### [STATED GOAL]
Copy out all of the data exactly as it appears.
## BEGIN
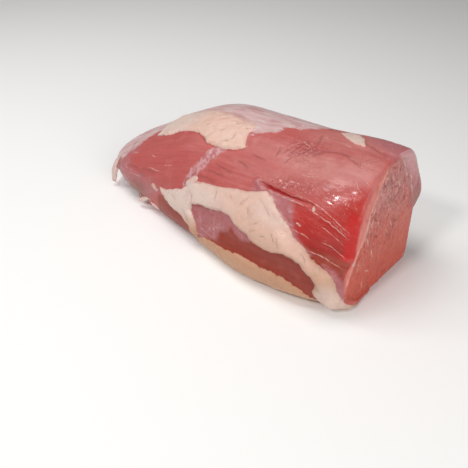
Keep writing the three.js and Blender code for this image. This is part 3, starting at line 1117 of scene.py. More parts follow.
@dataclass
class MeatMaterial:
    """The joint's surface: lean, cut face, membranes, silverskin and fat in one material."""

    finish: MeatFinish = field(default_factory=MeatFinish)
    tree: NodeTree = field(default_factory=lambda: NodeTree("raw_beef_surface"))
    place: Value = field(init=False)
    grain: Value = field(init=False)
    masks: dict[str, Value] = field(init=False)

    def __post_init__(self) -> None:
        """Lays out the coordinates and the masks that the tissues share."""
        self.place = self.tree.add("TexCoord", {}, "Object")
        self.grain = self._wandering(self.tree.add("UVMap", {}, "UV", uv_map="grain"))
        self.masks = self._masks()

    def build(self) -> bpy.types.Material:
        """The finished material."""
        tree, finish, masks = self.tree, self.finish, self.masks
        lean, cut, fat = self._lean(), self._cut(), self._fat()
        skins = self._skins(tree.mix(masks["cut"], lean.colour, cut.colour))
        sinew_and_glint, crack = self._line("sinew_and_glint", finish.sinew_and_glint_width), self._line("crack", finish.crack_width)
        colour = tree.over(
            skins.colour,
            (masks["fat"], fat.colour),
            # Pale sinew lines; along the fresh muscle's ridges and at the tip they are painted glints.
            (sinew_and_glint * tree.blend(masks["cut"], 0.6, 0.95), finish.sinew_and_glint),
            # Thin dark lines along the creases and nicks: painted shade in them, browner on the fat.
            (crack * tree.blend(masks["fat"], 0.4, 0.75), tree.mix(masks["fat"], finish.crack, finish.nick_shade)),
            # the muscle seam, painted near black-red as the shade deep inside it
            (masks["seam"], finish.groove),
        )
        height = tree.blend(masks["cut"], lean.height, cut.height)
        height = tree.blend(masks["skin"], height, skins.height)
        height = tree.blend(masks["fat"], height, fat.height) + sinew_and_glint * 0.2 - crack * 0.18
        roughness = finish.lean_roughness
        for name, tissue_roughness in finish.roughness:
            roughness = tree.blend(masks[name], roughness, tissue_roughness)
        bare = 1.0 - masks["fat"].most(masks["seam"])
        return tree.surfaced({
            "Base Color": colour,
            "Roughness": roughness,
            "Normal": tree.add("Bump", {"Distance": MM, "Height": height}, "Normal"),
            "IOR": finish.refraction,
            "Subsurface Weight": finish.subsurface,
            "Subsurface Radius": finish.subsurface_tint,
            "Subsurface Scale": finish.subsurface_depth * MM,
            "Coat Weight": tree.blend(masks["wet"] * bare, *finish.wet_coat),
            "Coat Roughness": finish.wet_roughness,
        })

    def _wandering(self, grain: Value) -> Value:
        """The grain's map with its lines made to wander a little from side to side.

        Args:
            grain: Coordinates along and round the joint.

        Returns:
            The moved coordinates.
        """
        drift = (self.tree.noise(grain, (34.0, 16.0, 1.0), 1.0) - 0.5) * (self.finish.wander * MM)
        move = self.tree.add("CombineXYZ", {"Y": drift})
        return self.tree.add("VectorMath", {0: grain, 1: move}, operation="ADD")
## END
### [FULL SOLUTION]
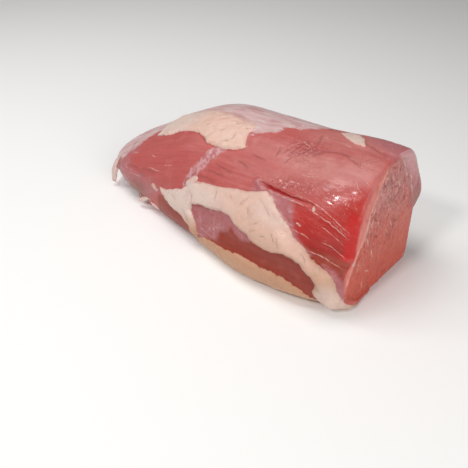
Keep writing the three.js and Blender code for this image. This is part 3, starting at line 1117 of scene.py. More parts follow.
@dataclass
class MeatMaterial:
    """The joint's surface: lean, cut face, membranes, silverskin and fat in one material."""

    finish: MeatFinish = field(default_factory=MeatFinish)
    tree: NodeTree = field(default_factory=lambda: NodeTree("raw_beef_surface"))
    place: Value = field(init=False)
    grain: Value = field(init=False)
    masks: dict[str, Value] = field(init=False)

    def __post_init__(self) -> None:
        """Lays out the coordinates and the masks that the tissues share."""
        self.place = self.tree.add("TexCoord", {}, "Object")
        self.grain = self._wandering(self.tree.add("UVMap", {}, "UV", uv_map="grain"))
        self.masks = self._masks()

    def build(self) -> bpy.types.Material:
        """The finished material."""
        tree, finish, masks = self.tree, self.finish, self.masks
        lean, cut, fat = self._lean(), self._cut(), self._fat()
        skins = self._skins(tree.mix(masks["cut"], lean.colour, cut.colour))
        sinew_and_glint, crack = self._line("sinew_and_glint", finish.sinew_and_glint_width), self._line("crack", finish.crack_width)
        colour = tree.over(
            skins.colour,
            (masks["fat"], fat.colour),
            # Pale sinew lines; along the fresh muscle's ridges and at the tip they are painted glints.
            (sinew_and_glint * tree.blend(masks["cut"], 0.6, 0.95), finish.sinew_and_glint),
            # Thin dark lines along the creases and nicks: painted shade in them, browner on the fat.
            (crack * tree.blend(masks["fat"], 0.4, 0.75), tree.mix(masks["fat"], finish.crack, finish.nick_shade)),
            # the muscle seam, painted near black-red as the shade deep inside it
            (masks["seam"], finish.groove),
        )
        height = tree.blend(masks["cut"], lean.height, cut.height)
        height = tree.blend(masks["skin"], height, skins.height)
        height = tree.blend(masks["fat"], height, fat.height) + sinew_and_glint * 0.2 - crack * 0.18
        roughness = finish.lean_roughness
        for name, tissue_roughness in finish.roughness:
            roughness = tree.blend(masks[name], roughness, tissue_roughness)
        bare = 1.0 - masks["fat"].most(masks["seam"])
        return tree.surfaced({
            "Base Color": colour,
            "Roughness": roughness,
            "Normal": tree.add("Bump", {"Distance": MM, "Height": height}, "Normal"),
            "IOR": finish.refraction,
            "Subsurface Weight": finish.subsurface,
            "Subsurface Radius": finish.subsurface_tint,
            "Subsurface Scale": finish.subsurface_depth * MM,
            "Coat Weight": tree.blend(masks["wet"] * bare, *finish.wet_coat),
            "Coat Roughness": finish.wet_roughness,
        })

    def _wandering(self, grain: Value) -> Value:
        """The grain's map with its lines made to wander a little from side to side.

        Args:
            grain: Coordinates along and round the joint.

        Returns:
            The moved coordinates.
        """
        drift = (self.tree.noise(grain, (34.0, 16.0, 1.0), 1.0) - 0.5) * (self.finish.wander * MM)
        move = self.tree.add("CombineXYZ", {"Y": drift})
        return self.tree.add("VectorMath", {0: grain, 1: move}, operation="ADD")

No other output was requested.